In this snippet, a and b are of different types , because in C, every occurrence of an anonymous struct (that is, a struct without a tagname) is a distinct type.

If the declarations of a and b had been in different files compiled separately, there would not be a problem, since the types of a and b are compatible. But in the same file, in order for aggregate assignment to be valid, the types of the value and the target variable must be the same, not just compatible. Since they are not the same, an error is produced.

The simple fix is to make YYSTYPE a type alias rather than a macro:

typedef struct{char *name; int val;} YYSTYPE;

Type aliases are compile-time identifiers for a particular type; that type is still an anonymous struct but now every declaration of a variable as YYSTYPE is the same anonymous struct .
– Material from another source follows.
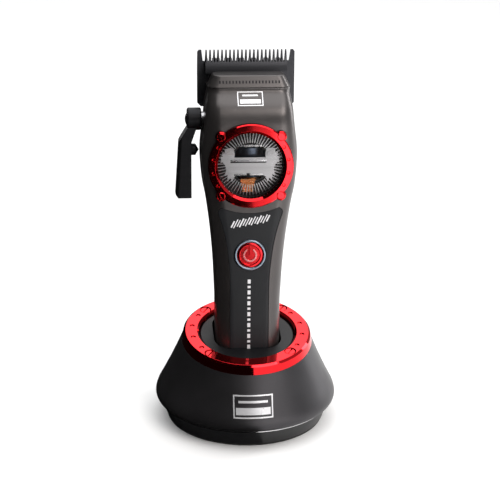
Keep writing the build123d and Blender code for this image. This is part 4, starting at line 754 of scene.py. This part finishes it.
# Black cards on the left: their lift off the floor, top, left end, front and rear edges.
FLAG_LIFT = 0.0006
FLAG_TOP = 1.0
FLAG_END = -1.2
FLAG_FRONT = -0.40
FLAG_REAR = 0.9
FLAG_SIDE = -0.30


def make_floor(colours):
    """Pale round floor."""
    bm = bmesh.new()
    bmesh.ops.create_circle(bm, cap_ends=True, segments=96, radius=FLOOR_RADIUS)
    mesh = bpy.data.meshes.new("floor")
    bm.to_mesh(mesh)
    bm.free()
    floor = bpy.data.objects.new("floor", mesh)
    bpy.context.scene.collection.objects.link(floor)
    floor.data.materials.append(
        grained("Floor", tuple(colours.floor), 0.55, 0.0, 60.0, 0.0002, 0.05, 0.01))


def make_world():
    """Even white light from all round."""
    world = bpy.data.worlds.new("Studio")
    world.use_nodes = True
    background = world.node_tree.nodes["Background"]
    background.inputs["Color"].default_value = (1.0, 1.0, 1.0, 1.0)
    background.inputs["Strength"].default_value = WORLD_STRENGTH
    bpy.context.scene.world = world


def add_light(name, place, aim, width, height, power, colour=(1.0, 1.0, 1.0)):
    """Rectangular softbox that faces a point."""
    light = bpy.data.lights.new(name, "AREA")
    light.shape = "RECTANGLE"
    light.size, light.size_y = width, height
    light.energy = power
    light.color = colour
    holder = bpy.data.objects.new(name, light)
    bpy.context.scene.collection.objects.link(holder)
    holder.location = place
    holder.rotation_euler = (Vector(aim) - Vector(place)).to_track_quat("-Z", "Y").to_euler()


def add_flag(name, corners):
    """Black card that only darkens reflections; nothing else sees it."""
    bm = bmesh.new()
    bm.faces.new([bm.verts.new(corner) for corner in corners])
    mesh = bpy.data.meshes.new(name)
    bm.to_mesh(mesh)
    bm.free()
    flag = bpy.data.objects.new(name, mesh)
    bpy.context.scene.collection.objects.link(flag)
    material, shader = start_material(name, (0.004, 0.004, 0.004))
    shader.inputs["Roughness"].default_value = 1.0
    shader.inputs["Specular IOR Level"].default_value = 0.0
    flag.data.materials.append(material)
    flag.visible_camera = False
    flag.visible_diffuse = False
    flag.visible_shadow = False
    flag.visible_transmission = False


def make_lights():
    """Wide overhead light, a key and a low card on the right, a rim light and dark flags."""
    add_light("overhead", (0.0, 0.35, 1.5), (0.0, 0.1, 0.0), 2.6, 2.6, 40.0)
    add_light("key_softbox", (0.36, -0.58, 0.70), STAGE_MIDDLE, 0.50, 0.40, 2.9, (1.0, 0.94, 0.90))
    add_light("low_card", (0.31, -0.45, 0.085), (0.31, 0.0, 0.10), 0.50, 0.11, 0.55,
              (1.0, 0.96, 0.94))
    add_light("rim_softbox", (0.65, 0.25, 0.30), STAGE_MIDDLE, 0.16, 0.50, 2.0)
    # The right edges of the first two flags run along the mirror image of the camera's line of
    # sight, which moves this far to the right for each metre towards the front.
    slope = 0.096
    add_flag("flag_floor", (
        (FLAG_END, FLAG_REAR, FLAG_LIFT), (FLAG_END, FLAG_END, FLAG_LIFT),
        (-slope * FLAG_END, FLAG_END, FLAG_LIFT), (slope * 0.06, -0.06, FLAG_LIFT),
        (-0.02, FLAG_REAR, FLAG_LIFT)))
    for name, start, end in (
            ("flag_front", (FLAG_END, FLAG_FRONT), (-slope * FLAG_FRONT, FLAG_FRONT)),
            ("flag_left", (FLAG_SIDE, FLAG_FRONT), (FLAG_SIDE, FLAG_REAR))):
        add_flag(name, (
            (*start, FLAG_LIFT), (*end, FLAG_LIFT), (*end, FLAG_TOP), (*start, FLAG_TOP)))


def make_camera(sizes):
    """Camera in front, a little to the lever's side, looking slightly down."""
    away = Vector((
        -math.sin(CAMERA_SIDE) * math.cos(CAMERA_HEIGHT),
        -math.cos(CAMERA_SIDE) * math.cos(CAMERA_HEIGHT),
        math.sin(CAMERA_HEIGHT),
    ))
    right = (-away).cross(Vector((0, 0, 1))).normalized()
    over = right.cross(-away)
    rolled_right = right * math.cos(CAMERA_ROLL) + over * math.sin(CAMERA_ROLL)
    rolled_over = over * math.cos(CAMERA_ROLL) - right * math.sin(CAMERA_ROLL)
    camera = bpy.data.cameras.new("camera")
    camera.lens = sizes.camera_lens
    camera.sensor_width = SENSOR_WIDTH
    holder = bpy.data.objects.new("camera", camera)
    bpy.context.scene.collection.objects.link(holder)
    turn = Matrix((rolled_right, rolled_over, away)).transposed().to_4x4()
    holder.matrix_world = Matrix.Translation(STAGE_MIDDLE + away * sizes.camera_distance) @ turn
    bpy.context.scene.camera = holder
    bpy.context.scene.view_settings.view_transform = "Standard"


# ---------------------------------------------------------------- panel and registration
STEPS = (CLIPPER_OT_casings, CLIPPER_OT_fins, CLIPPER_OT_bracket, CLIPPER_OT_coil, CLIPPER_OT_marks,
         CLIPPER_OT_stage)


class CLIPPER_PT_builder(bpy.types.Panel):
    """Sizes, colours and steps of the clipper"""

    bl_idname = "CLIPPER_PT_builder"
    bl_label = "Clipper"
    bl_space_type = "VIEW_3D"
    bl_region_type = "UI"
    bl_category = "Clipper"

    def draw(self, context):
        for group in (context.scene.clipper_sizes, context.scene.clipper_colours):
            for name in group.bl_rna.properties.keys():
                if name not in {"rna_type", "name"}:
                    self.layout.prop(group, name)
        for step in STEPS:
            self.layout.operator(step.bl_idname)


CLASSES = (ClipperSizes, ClipperColours, *STEPS, CLIPPER_PT_builder)


def register():
    for cls in CLASSES:
        bpy.utils.register_class(cls)
    bpy.types.Scene.clipper_sizes = PointerProperty(type=ClipperSizes)
    bpy.types.Scene.clipper_colours = PointerProperty(type=ClipperColours)


def unregister():
    del bpy.types.Scene.clipper_colours
    del bpy.types.Scene.clipper_sizes
    for cls in reversed(CLASSES):
        bpy.utils.unregister_class(cls)


def main():
    register()
    make_finishes(bpy.context.scene.clipper_colours)
    bpy.ops.clipper.casings()
    bpy.ops.clipper.fins()
    bpy.ops.clipper.bracket()
    bpy.ops.clipper.coil()
    bpy.ops.clipper.marks()
    bpy.ops.clipper.stage()


if __name__ == "__main__":
    main()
But that's not enough for bison/yacc, because you also have to tell it that you are providing your own definition of YYSTYPE . Otherwise, it will insert its own definition (which is a type-alias for int ), and that will create a different compiler error because YYSTYPE will have two incompatible definitions. So you need to also include the following rather odd-looking macro definition:

#define YYSTYPE YYSTYPE

If YYSTYPE is defined as a macro, then bison/yacc's default definition will not be included. (It's protected with #ifdef YYSTYPE .) The apparently recursive definition is not a problem because the C preprocessor only substitutes a given name once; once it replaces YYSTYPE with YYSTYPE , it won't try the replacement again.

---

The assignment itself seems to me to betray a woeful lack of knowledge about the yacc/lex toolset. The use of lexval instead of using the standard yylval mechanism creates a number of issues for the grammar; for example, it forces the use of a mid-rule action in your assignment production. I have no idea why you were asked to do that, and I suspect that much of whatever else you are being taught about yacc and lex is also incorrect.